The debate also touches on the risk of over- or under-regulation. On one side, excessive restrictions could dampen innovation, slow the deployment of personalized offers, and reduce the efficiency gains lift analytics can deliver to both firms and consumers. On the other side, lax regulation might enable unchecked data collection, weak consent practices, and opaque targeting. The practical path favored by many analysts is a combination of clear privacy standards, user control over data, portability to reduce switching costs, and robust competition policies to prevent data silos from fossilizing market dominance. See privacy, antitrust law, and data mining for broader context on these policy tensions.

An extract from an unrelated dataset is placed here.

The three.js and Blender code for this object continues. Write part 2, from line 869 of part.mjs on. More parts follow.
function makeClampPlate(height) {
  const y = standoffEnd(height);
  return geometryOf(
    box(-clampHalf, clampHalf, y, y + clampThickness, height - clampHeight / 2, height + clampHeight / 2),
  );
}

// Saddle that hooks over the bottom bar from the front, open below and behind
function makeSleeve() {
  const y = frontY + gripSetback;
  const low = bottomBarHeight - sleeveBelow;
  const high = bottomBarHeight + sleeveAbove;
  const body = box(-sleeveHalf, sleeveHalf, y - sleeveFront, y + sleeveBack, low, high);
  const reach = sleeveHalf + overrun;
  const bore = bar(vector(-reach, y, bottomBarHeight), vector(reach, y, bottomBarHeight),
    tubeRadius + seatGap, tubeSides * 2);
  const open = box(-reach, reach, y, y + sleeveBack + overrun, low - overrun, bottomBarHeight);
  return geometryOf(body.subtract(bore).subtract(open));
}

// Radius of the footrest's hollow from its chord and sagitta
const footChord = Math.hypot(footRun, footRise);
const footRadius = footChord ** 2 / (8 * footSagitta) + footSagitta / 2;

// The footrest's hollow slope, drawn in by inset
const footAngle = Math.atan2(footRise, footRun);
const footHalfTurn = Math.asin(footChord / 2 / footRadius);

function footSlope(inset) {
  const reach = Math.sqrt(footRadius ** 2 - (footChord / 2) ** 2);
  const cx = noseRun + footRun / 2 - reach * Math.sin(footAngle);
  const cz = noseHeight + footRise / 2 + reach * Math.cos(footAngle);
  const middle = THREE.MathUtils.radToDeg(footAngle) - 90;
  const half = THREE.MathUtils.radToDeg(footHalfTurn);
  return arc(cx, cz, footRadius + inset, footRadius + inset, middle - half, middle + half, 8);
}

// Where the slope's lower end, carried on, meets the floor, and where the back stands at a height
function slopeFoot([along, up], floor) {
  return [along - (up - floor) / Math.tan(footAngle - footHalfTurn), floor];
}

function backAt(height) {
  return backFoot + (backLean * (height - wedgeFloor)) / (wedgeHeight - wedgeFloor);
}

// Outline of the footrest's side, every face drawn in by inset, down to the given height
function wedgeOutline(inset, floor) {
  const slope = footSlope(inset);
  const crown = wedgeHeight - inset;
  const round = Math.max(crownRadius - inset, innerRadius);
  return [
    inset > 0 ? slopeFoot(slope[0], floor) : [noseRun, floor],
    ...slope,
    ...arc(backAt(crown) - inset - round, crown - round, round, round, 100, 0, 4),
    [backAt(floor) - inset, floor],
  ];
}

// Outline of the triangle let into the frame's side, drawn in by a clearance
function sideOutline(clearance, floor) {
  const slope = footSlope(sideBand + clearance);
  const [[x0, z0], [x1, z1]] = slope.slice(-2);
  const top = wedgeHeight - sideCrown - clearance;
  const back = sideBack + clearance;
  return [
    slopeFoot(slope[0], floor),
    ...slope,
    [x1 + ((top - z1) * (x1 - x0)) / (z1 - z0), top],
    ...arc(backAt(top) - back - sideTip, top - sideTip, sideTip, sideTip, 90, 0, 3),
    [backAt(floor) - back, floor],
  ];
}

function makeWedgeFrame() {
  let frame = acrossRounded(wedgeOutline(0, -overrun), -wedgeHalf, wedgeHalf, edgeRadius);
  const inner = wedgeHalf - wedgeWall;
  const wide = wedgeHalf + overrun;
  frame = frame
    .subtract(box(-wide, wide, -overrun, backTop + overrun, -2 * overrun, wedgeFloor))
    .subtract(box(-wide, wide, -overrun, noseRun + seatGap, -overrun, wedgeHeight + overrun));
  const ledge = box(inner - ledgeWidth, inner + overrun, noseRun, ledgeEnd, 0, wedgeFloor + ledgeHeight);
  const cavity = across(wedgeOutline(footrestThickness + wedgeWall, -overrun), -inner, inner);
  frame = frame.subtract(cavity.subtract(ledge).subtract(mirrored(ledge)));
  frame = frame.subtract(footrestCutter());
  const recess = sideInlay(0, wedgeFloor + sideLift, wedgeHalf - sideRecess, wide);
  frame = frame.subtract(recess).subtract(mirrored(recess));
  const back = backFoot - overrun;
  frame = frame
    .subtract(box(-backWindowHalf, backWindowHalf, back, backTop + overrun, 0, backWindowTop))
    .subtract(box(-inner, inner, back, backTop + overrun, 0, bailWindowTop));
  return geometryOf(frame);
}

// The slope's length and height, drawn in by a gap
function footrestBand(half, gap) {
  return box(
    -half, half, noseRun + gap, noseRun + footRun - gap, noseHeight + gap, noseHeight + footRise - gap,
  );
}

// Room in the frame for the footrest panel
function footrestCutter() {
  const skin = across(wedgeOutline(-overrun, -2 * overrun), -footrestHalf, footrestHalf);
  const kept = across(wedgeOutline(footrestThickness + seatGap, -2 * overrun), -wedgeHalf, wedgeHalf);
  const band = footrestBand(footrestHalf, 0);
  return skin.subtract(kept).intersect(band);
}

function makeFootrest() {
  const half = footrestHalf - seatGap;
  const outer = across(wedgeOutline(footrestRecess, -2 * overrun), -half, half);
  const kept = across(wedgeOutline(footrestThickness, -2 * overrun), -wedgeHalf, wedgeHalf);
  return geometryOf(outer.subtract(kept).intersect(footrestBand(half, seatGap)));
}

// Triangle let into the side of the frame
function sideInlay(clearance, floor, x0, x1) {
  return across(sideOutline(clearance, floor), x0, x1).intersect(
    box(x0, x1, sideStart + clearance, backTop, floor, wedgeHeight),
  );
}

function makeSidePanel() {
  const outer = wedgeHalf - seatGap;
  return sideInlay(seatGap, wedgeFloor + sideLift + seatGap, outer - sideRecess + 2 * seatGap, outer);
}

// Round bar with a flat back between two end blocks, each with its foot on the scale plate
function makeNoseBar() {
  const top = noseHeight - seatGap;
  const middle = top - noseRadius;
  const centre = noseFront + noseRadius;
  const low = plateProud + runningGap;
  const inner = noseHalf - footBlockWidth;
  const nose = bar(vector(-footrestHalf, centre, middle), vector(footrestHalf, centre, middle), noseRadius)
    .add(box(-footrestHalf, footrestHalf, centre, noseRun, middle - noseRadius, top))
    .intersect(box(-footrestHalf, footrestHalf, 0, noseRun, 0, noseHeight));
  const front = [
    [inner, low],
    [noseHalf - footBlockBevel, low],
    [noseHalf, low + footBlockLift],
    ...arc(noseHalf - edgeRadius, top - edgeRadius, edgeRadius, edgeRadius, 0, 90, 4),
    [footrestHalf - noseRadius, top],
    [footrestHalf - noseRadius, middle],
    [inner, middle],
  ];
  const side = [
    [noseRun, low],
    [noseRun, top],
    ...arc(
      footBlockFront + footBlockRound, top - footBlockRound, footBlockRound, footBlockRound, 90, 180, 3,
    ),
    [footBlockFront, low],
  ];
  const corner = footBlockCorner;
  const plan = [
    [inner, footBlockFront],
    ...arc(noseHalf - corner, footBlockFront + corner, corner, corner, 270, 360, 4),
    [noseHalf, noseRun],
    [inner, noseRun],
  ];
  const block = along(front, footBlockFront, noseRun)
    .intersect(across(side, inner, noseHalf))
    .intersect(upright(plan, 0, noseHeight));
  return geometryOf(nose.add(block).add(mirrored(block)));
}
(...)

Economic and policy implications

Lift data mining operates within a framework of property rights, voluntary exchange, and competitive markets. When used responsibly, it can reduce waste, improve matching efficiency, and increase the economic value of information. In competitive markets, firms compete on the quality of their insights and the privacy protections they offer, rather than solely on aggregate scale. This fosters innovation and gives consumers more choices and better services. See data mining and big data for larger methodological and strategic perspectives.

Policy discussions around lift and related analytics often emphasize three goals: preserving consumer autonomy, ensuring fair access to data, and maintaining vigorous competition. Practical policy tools include: (a) robust privacy rules that require meaningful consent and clear disclosures; (b) data portability to lower switching costs and prevent vendor lock-in; (c) standards for data quality and auditable analytics to ensure reliable conclusions; and (d) active antitrust enforcement to prevent the creation of data-centric monopolies that stifle entry and innovation. See antitrust law and privacy discussions for related regulatory concerns.